State v. Zachodni

Decision Date13 February 1991
Docket Number16990,Nos. 16970,s. 16970
Citation466 N.W.2d 624
PartiesSTATE of South Dakota, Plaintiff and Appellant, v. John A. ZACHODNI and Linda W. Zachodni, Defendants and Appellees.
CourtSouth Dakota Supreme Court

Craig M. Eichstadt, Asst. Atty. Gen., Pierre, for plaintiff and appellant; Roger A. Tellinghuisen Atty. Gen., Pierre, on brief.

Steve Miller, Sioux Falls, for defendant and appellee, John A. Zachodni.

Sidney B. Strange, Sioux Falls, for defendant and appellee, Linda W. Zachodni.

SABERS, Justice.

Trial court suppressed drug evidence on the ground that warrantless vehicle search violated Fourth Amendment. State appeals.

FACTS

On August 5, 1989, South Dakota Highway Patrol Trooper John Norberg noticed several motorcycles, a black pickup truck and a red van parked on the westbound shoulder of Interstate 90 near Sioux Falls. He pulled up behind the red van and got out to investigate.

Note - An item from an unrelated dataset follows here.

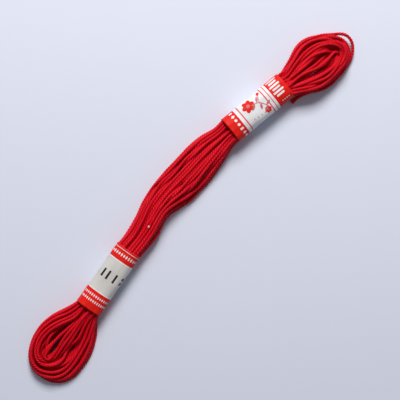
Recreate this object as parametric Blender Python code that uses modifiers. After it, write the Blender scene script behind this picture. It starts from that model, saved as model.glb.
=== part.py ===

The black pickup belonged to John and Linda Zachodni, who were on their way to a motorcycle rally in Sturgis, S.D. when a mechanical failure in one of the cycles ahead of them caused the procession to pull off the road.

Linda was sitting on the passenger side of the pickup cab with the door open when Trooper Norberg walked by and saw an open beer can on the cab floor. Norberg picked it up and noted a small amount of beer. Norberg asked for and obtained John's and Linda's driver's licenses and the vehicle registration, and separately took the two back to his patrol car, where he administered the Preliminary Breath Test (PBT). The tests showed that John, the driver, had not been drinking but that Linda had. While Linda was in the patrol car, Norberg noticed that her pupils were constricted, that she seemed talkative and that she used expansive hand gestures. 1 At around the same time, another trooper, Olson, arrived on the scene. Olson observed in the red van a mirror with white powder residue on it, which he assumed to be cocaine, and he immediately informed Norberg.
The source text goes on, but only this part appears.